━━ SUPPLIED DATA ━━

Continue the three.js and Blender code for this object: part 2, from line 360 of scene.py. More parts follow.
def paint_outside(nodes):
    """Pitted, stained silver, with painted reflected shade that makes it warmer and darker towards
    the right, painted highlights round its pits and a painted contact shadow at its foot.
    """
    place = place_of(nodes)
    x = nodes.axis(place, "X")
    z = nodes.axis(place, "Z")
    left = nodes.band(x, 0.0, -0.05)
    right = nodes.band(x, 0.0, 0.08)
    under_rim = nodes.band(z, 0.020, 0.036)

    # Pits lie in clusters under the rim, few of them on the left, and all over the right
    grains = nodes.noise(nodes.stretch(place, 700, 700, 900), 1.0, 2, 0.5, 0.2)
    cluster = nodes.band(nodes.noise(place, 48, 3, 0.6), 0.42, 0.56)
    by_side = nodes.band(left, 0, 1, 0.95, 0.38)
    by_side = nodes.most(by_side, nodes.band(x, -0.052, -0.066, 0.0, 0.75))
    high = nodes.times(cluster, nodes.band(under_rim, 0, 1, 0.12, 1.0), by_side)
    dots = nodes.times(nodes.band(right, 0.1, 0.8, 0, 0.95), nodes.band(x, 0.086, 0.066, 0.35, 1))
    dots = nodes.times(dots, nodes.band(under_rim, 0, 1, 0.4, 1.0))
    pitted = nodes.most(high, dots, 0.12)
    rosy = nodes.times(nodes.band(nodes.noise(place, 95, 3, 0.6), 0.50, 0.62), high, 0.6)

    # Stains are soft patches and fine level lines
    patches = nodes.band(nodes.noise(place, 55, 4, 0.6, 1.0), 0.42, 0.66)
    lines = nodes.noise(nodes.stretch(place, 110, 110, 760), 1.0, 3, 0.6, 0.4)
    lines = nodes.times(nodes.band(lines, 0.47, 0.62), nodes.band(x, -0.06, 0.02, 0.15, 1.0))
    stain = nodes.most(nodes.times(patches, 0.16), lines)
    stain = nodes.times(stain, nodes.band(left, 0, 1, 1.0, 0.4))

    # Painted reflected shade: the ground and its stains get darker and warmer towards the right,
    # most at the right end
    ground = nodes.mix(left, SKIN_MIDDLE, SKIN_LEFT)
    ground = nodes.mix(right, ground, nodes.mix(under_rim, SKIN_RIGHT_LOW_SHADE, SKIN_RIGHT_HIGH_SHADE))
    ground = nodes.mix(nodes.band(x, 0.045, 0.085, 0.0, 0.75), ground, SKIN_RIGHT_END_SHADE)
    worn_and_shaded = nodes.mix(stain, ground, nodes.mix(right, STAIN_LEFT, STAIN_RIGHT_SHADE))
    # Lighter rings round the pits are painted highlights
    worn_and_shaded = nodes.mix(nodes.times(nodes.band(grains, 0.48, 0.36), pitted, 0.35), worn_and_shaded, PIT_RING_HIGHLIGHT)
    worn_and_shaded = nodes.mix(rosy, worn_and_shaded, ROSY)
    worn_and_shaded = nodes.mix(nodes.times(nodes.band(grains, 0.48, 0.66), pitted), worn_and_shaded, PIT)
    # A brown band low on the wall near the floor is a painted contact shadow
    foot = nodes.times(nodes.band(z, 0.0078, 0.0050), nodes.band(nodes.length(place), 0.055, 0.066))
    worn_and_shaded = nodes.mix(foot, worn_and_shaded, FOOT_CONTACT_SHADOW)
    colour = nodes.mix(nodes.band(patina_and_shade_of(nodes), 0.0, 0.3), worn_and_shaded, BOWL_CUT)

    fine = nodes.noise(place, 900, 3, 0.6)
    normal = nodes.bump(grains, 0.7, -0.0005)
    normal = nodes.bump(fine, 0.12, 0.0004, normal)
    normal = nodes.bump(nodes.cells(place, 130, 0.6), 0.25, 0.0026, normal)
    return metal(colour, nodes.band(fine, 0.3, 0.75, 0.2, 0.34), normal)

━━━
━━ SUPPLIED DATA ━━

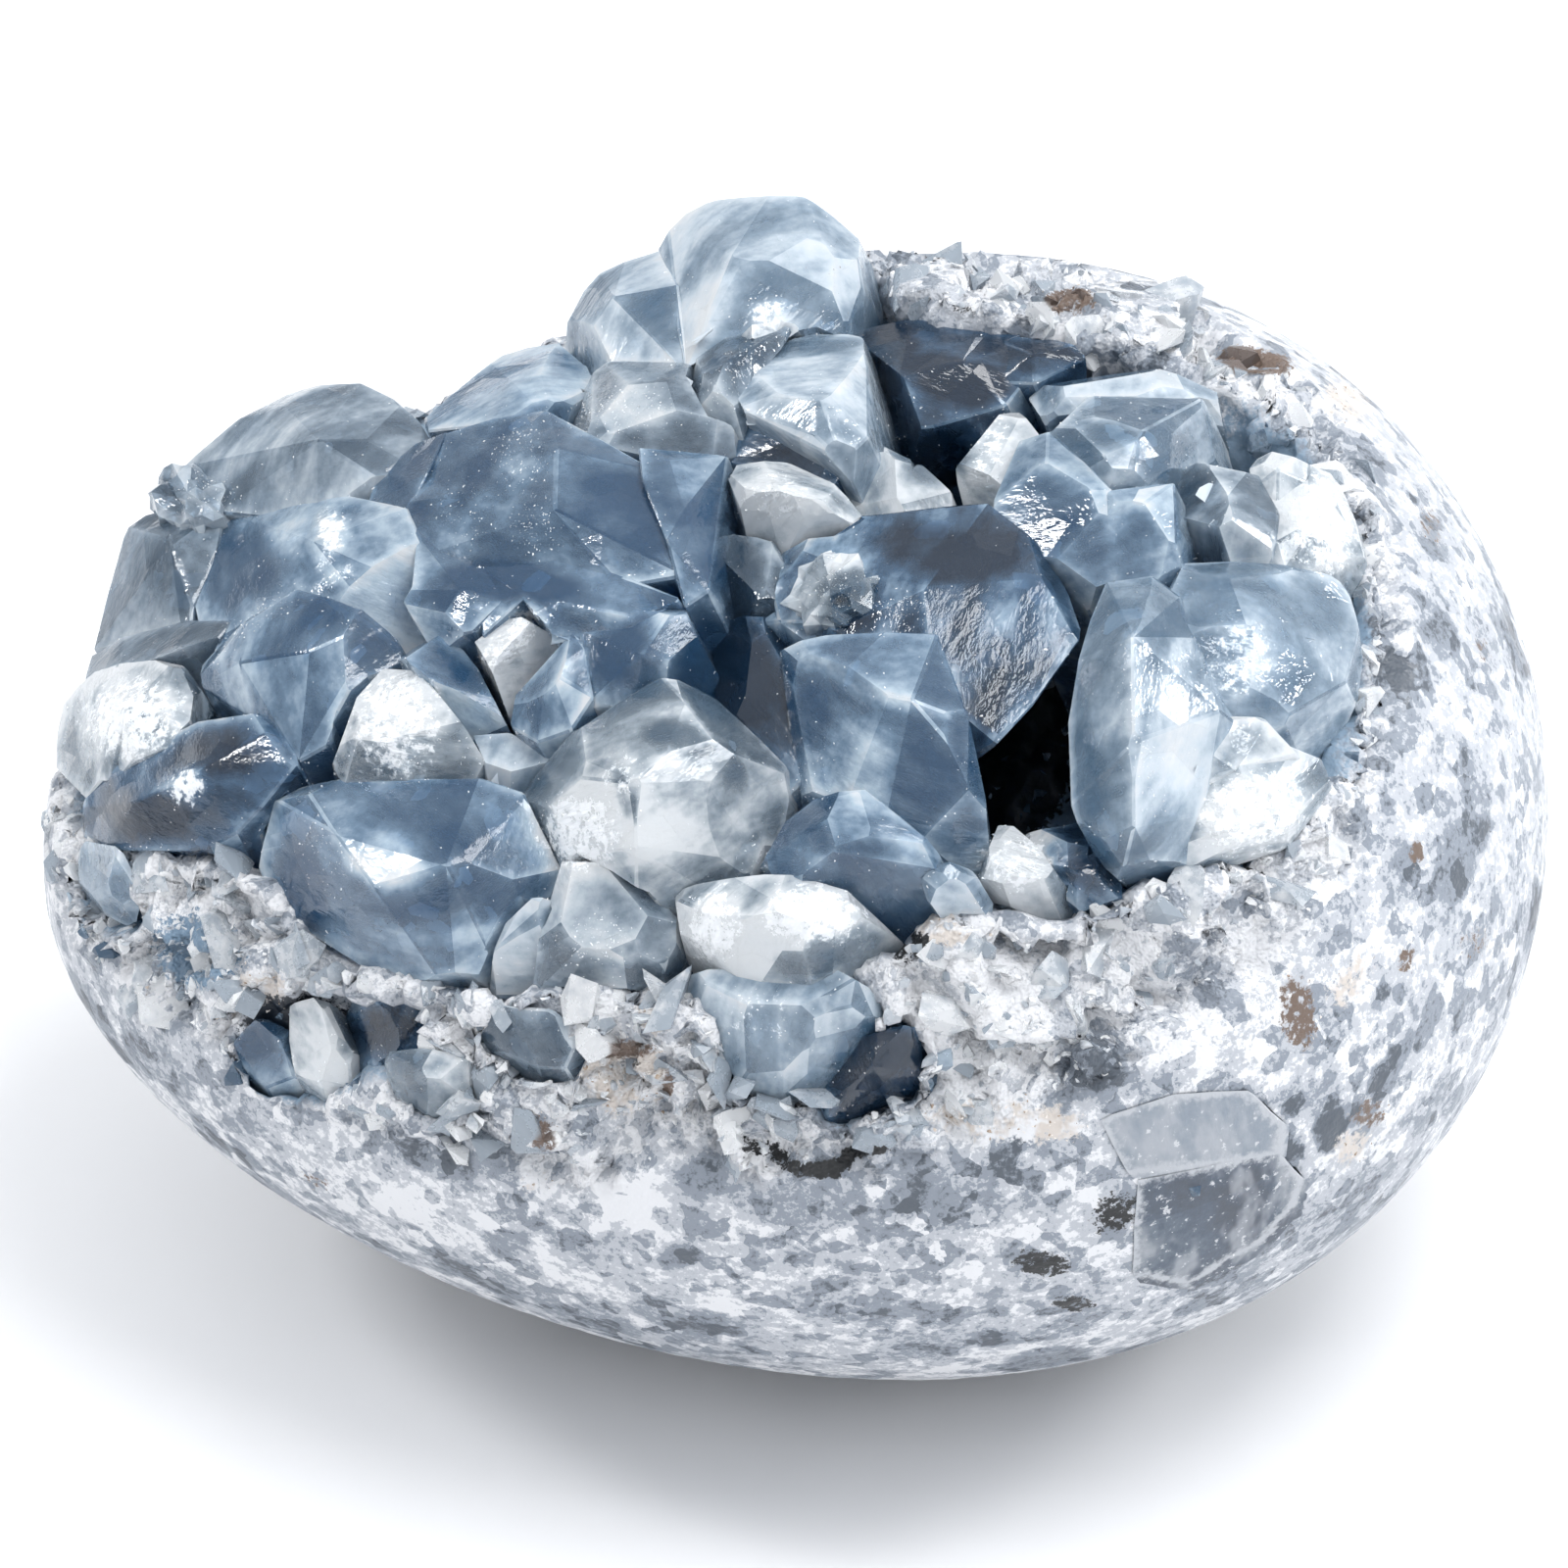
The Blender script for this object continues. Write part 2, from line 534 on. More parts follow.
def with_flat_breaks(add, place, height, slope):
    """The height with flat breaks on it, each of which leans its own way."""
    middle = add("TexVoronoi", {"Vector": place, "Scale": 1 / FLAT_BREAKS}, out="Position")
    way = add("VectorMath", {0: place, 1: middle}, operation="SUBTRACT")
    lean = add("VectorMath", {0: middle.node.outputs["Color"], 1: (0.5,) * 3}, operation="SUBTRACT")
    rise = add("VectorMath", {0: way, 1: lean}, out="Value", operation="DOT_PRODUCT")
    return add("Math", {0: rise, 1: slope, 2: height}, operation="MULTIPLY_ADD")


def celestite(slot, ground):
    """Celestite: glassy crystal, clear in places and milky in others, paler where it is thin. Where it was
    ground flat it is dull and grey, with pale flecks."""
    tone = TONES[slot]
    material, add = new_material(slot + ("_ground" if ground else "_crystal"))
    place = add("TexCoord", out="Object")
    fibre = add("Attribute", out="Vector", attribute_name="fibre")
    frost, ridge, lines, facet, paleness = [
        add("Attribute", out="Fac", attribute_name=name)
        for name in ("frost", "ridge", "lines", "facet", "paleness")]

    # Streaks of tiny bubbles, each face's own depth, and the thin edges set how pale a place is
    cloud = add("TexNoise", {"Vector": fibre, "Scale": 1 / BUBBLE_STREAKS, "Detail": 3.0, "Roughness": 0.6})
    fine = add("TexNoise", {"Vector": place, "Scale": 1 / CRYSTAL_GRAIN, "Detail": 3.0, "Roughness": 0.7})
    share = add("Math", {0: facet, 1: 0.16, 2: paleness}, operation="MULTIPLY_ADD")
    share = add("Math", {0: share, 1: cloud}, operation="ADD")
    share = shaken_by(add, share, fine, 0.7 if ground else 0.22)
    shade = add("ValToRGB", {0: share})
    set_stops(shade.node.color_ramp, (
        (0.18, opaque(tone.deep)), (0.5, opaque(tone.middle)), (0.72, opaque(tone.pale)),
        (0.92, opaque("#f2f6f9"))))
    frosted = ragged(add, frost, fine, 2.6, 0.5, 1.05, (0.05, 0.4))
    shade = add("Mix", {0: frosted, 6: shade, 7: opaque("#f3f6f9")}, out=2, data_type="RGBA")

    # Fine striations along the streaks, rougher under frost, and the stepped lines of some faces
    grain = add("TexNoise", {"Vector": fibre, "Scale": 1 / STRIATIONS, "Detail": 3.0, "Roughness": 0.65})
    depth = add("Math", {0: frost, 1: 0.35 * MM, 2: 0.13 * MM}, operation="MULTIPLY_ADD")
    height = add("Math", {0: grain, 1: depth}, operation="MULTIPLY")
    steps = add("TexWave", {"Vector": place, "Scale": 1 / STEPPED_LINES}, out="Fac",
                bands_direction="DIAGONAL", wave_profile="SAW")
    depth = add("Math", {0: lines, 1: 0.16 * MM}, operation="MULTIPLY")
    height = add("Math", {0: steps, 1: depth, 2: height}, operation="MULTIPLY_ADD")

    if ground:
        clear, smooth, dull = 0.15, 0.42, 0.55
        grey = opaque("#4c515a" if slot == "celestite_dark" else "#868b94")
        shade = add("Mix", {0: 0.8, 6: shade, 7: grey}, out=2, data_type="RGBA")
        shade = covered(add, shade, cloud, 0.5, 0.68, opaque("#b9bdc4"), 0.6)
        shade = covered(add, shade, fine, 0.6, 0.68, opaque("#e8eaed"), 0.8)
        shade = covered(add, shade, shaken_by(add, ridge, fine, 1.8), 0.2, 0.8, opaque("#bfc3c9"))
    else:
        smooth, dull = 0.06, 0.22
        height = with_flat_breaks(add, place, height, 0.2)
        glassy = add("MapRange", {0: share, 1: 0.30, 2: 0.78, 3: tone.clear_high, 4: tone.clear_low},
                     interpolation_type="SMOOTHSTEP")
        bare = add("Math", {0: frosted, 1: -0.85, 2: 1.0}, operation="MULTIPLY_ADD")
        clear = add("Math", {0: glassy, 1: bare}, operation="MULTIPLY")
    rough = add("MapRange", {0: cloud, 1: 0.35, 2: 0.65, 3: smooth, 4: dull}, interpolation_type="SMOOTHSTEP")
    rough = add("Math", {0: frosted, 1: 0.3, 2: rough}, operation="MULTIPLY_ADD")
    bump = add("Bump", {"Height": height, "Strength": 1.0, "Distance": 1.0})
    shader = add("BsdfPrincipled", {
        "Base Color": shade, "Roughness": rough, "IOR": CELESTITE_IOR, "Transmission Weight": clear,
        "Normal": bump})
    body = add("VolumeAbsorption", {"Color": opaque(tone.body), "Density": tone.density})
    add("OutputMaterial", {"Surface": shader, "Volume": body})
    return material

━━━
━━ SUPPLIED DATA ━━

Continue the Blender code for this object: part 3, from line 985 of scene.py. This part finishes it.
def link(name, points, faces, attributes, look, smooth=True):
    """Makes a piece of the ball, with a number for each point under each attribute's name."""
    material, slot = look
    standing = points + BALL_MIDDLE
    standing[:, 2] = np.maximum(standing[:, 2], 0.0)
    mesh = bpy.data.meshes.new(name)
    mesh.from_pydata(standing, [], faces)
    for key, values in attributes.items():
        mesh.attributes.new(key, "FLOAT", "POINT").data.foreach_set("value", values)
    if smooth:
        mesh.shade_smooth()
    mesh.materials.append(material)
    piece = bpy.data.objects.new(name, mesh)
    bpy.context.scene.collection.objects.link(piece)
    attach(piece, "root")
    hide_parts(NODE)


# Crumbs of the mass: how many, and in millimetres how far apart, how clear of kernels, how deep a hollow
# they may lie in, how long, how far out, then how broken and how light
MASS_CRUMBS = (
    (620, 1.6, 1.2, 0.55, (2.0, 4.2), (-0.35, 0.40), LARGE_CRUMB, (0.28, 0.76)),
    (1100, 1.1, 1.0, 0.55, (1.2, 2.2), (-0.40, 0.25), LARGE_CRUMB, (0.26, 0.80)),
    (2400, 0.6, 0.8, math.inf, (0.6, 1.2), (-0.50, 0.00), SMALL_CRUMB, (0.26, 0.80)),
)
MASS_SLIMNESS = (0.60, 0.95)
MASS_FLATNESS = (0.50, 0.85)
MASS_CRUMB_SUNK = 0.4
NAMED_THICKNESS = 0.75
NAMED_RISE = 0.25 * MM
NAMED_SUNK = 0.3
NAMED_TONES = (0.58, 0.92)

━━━

** TASK TO COMPLETE **
Collect each line containing the string "follow".

** ANSWER IN FULL **
Continue the three.js and Blender code for this object: part 2, from line 360 of scene.py. More parts follow.
The Blender script for this object continues. Write part 2, from line 534 on. More parts follow.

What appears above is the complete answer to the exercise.